* **Supplied data**:
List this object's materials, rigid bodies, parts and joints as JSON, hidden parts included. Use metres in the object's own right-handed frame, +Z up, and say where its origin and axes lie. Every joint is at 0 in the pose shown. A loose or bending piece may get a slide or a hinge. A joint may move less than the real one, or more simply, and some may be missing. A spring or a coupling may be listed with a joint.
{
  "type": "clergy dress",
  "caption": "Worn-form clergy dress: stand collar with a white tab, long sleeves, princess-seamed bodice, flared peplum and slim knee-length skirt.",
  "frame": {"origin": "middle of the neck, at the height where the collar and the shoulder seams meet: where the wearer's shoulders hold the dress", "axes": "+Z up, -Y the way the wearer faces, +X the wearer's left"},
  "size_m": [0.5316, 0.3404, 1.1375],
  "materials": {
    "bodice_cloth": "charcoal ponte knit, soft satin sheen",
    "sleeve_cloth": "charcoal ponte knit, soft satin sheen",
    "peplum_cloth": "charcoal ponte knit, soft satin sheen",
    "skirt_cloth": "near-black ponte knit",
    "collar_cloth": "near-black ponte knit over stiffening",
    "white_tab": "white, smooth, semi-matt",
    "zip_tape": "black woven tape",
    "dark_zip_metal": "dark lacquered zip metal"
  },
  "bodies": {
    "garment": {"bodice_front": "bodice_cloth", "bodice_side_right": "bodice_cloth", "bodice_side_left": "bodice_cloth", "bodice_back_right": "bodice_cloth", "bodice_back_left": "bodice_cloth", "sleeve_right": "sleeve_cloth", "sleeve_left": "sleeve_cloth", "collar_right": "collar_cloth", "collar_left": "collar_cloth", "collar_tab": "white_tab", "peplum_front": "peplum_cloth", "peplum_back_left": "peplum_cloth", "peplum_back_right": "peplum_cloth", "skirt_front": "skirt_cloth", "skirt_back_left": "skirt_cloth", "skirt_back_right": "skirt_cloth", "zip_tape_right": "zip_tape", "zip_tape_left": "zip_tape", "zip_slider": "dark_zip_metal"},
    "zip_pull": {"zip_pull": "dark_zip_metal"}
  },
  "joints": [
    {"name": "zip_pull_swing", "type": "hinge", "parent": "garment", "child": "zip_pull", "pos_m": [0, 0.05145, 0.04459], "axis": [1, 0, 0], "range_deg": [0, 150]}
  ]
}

* **Exercise description**: Search the data for the word "bodies" and copy each line where it appears.

* **Final answer**:
List this object's materials, rigid bodies, parts and joints as JSON, hidden parts included. Use metres in the object's own right-handed frame, +Z up, and say where its origin and axes lie. Every joint is at 0 in the pose shown. A loose or bending piece may get a slide or a hinge. A joint may move less than the real one, or more simply, and some may be missing. A spring or a coupling may be listed with a joint.
  "bodies": {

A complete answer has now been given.